Perfect Teaching: The Paradigmatic Transformation and Its Significance of Mou Zongsan Philosophy
- Available Online: 2022-09-20
Abstract: Complete Perfect Teaching (“大成圆教”) was a term Mou Zongsan used to describe the “All Holy Completeness” (“大中至正”) of Confucianism, in comparing with Buddhism and Daoism. This term was no longer used by Mou in his later period and thus reflected a paradigmatic transformation of Mou’s thoughts in which he understood the concept of Perfect Teaching differently. Mou first picked this concept from Buddhism and assimilated its core idea into Confucianism, while he was not confined to the discussion on the differences between Buddhism and Confucianism. He developed this concept in the framework of the whole Chinese philosophy. Through Daoist Interpretation of Reason and Metaphysics (《才性与玄理》), Metaphysical Reality of Mind and Nature (《心体与性体》), and Buddha-Nature and Prajna (《佛性与般若》), Mou concluded “undiscriminating speech” from Prajna, “ontological perfection” from the metaphysical reality of nature and Buddha nature, and then established his own system of perfect teaching.
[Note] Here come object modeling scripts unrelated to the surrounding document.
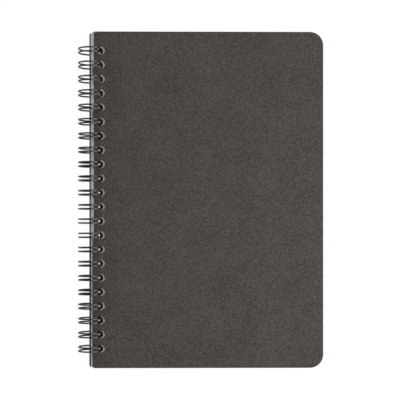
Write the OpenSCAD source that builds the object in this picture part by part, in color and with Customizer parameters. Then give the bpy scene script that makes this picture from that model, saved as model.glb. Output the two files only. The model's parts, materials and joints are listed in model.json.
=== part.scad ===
/* [Covers] */
// Width of each cover, from its spine edge to its fore edge
cover_w = 138; // [90:1:160]
// Length of each cover, from its bottom edge to its top edge
cover_l = 201; // [120:1:240]
// Thickness of each cover
cover_t = 1.2; // [1.1:0.1:1.5]
// Radius of the soft rim round the outer face of each cover
rim_r = 0.9; // [0.3:0.1:1]
// Radius of the two corners at the fore edge of each cover
fore_corner_r = 8; // [3:0.5:14]
// Radius of the two corners at the spine edge of each cover
spine_corner_r = 1.4; // [1.2:0.1:4]
// Distance from the spine edge of each cover to its line of holes
cover_margin = 5.2; // [4.6:0.1:5.4]

/* [Pages] */
// How far the covers reach past the sheets at the fore edge, measured from the lines of holes
fore_overlap = 1.6; // [1.2:0.1:12]
// How far the covers reach past the sheets at the top and the bottom edge
end_overlap = 0.6; // [0.5:0.1:4]
// Thickness of all the sheets together
page_t = 4.2; // [2.6:0.1:5]
// Radius of the two corners at the fore edge of a sheet
page_corner_r = 7; // [2:0.5:13]
// Distance from the spine edge of a sheet to its line of holes
page_margin = 4.8; // [4.4:0.1:5]
// How far the holes of the top sheet hang back from the wire, towards the spine
sheet_lag = 1.1; // [0.6:0.1:1.1]

/* [Holes] */
// Diameter of the holes for the loops
hole_d = 4.6; // [4.5:0.1:5]
// Distance between neighbouring holes, a third of an inch
loop_pitch = 8.467; // [7.5:0.001:10]
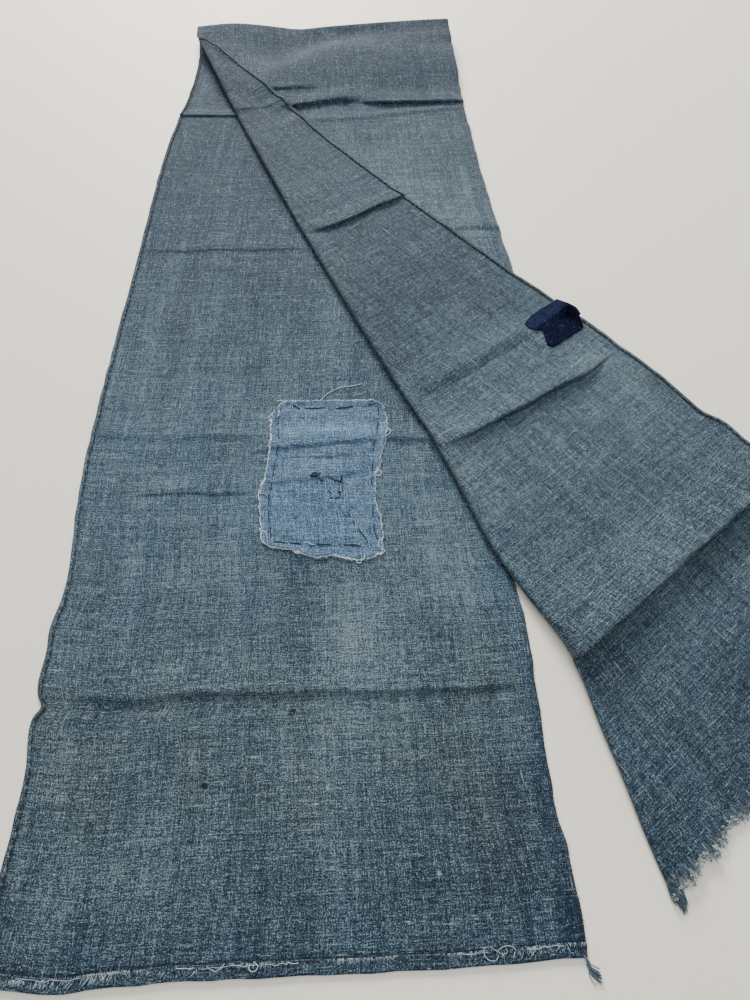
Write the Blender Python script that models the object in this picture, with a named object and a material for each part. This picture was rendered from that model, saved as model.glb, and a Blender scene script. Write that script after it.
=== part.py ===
"""Boro cloth: one long strip of hand-woven indigo cotton with a mending patch, lying folded.

The strip lies face up from its near hem to a soft fold at the far end, comes back over
itself face down, and its second half is turned over once more along a slanting fold, so
that a long triangular flap lies face up across it and out to the right.

Metres. Plan positions have x to the right and y away from the near hem, z is up, and the
underside of the cloth rests at z = 0. The parent empty moves the plan's middle to x = y = 0.
"""

import math

import bmesh
import bpy
import numpy as np
from mathutils import Vector

# The cloth, across (u, from the sewn hem) and along (v, from the near hem).
WIDTH = 0.340
THICKNESS = 0.0012
LAYER_GAP = 0.0012
NEAR_LENGTH = 1.100
FOLD_LENGTH = 0.024
UPPER_LENGTH = 1.080
HEM_ROLL = 0.0035
HEM_ROLL_RAMP = 0.0010
HEM_ROLL_EXTRA = 0.0010
HEM_FLAT_AT_FOLD = 0.030
HEM_FLAT_REACH = 0.060
END_HEM = 0.010
END_HEM_RAMP = 0.0012
END_HEM_EXTRA = 0.0010

# Where the layers lie in plan.
PLAN_CENTRE = (0.0940, 0.5640)
WEFT_TILT = 0.012
UPPER_START = (-0.242, 1.110)
UPPER_HEADING = math.radians(4.0)
TURN_START = 0.020
TURN_END = 1.094
TURN_ARC = 0.0085
TURN_BULGE = 0.0024
TURN_LIFT = 0.0030
TURN_LIFT_REACH = 0.035
TURN_LIFT_END = 0.080
FOLD_BULGE = 0.0045
LOOSE_AT_FOLD = 0.020

# How softly an upper layer comes down past the edge of the one below it, and how far it
# bridges on each side of a crease below.
DROP_MARGIN = 0.009
DROP_WIDTH = 0.030
BRIDGE = 0.014

# Share of half a crease's length over which it dies out at each end.
CREASE_END = 0.35

# The mesh's own steps. The columns nearest the hem, from it, narrow where the flap is
# narrower than HEM_COLUMNS_FULL. Between the two rows of COLUMN_CHANGE the columns change
# from even ones to those that follow the slanting fold.
ROW_STEP = 0.0290
LEAST_ROW_STEP = 0.0025
FAR_ROWS = (0.030, 0.075)
FAR_ROWS_SPREAD = 0.012
PATCH_ROWS_SPREAD = 0.008
FOLD_ROWS = 7
HEM_COLUMNS = (0.0, HEM_ROLL, HEM_ROLL + HEM_ROLL_RAMP, 0.012, 0.048)
HEM_COLUMNS_FULL = 0.090
FLAP_COLUMNS = 3
ARC_COLUMNS = 4
UNDER_COLUMNS = 6
LEAST_FLAP = 0.0030
COLUMN_CHANGE = (0.800, 1.080)
NORMAL_STEP = 0.0002

# Near hem in plan: u, y.
NEAR_HEM = (
    (0.000, 0.0115),
    (0.050, 0.0080),
    (0.080, 0.0105),
    (0.135, 0.0135),
    (0.226, 0.0175),
    (0.290, 0.0210),
    (0.340, 0.0265),
)

# Left and right edge of the near panel: y, x.
LEFT_EDGE = (
    (0.000, -0.2260),
    (0.120, -0.2260),
    (0.177, -0.2285),
    (0.190, -0.2255),
    (0.236, -0.2315),
    (0.341, -0.2380),
    (0.448, -0.2440),
    (0.657, -0.2370),
    (0.800, -0.2410),
    (0.872, -0.2460),
    (0.900, -0.2420),
    (0.922, -0.2350),
    (1.000, -0.2370),
    (1.110, -0.2420),
)
RIGHT_EDGE = (
    (0.000, 0.1215),
    (0.064, 0.1200),
    (0.116, 0.1130),
    (0.214, 0.1115),
    (0.274, 0.1040),
    (0.700, 0.1020),
    (1.110, 0.1030),
)

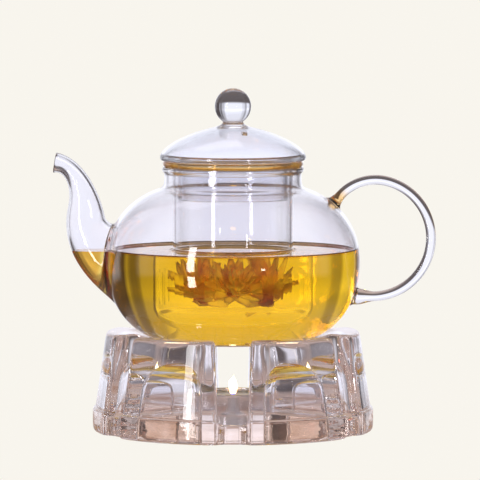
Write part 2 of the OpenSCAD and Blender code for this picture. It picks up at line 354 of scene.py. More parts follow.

In his mature works such as Nineteen Lectures on Chinese Philosophy (《中国哲学十九讲》), Phenomena and Things-In-Themselves (《现象与物自身》), and On Perfect Good (《圆善论》), Mou treated the module of Perfect Teaching as a common module to solve universal philosophical questions. Through the methodology of “purifying oneself respectively, enriching oneself respectively, restricting oneself respectively”, Mou wants to envision a thought system that “appreciating distinct cultural heritages respectively”. From the perspective of Perfect Teaching, we can have a more comprehensive view towards the openness of Mou Zongsan’s philosophy as well as the significance of Contemporary Confucianism.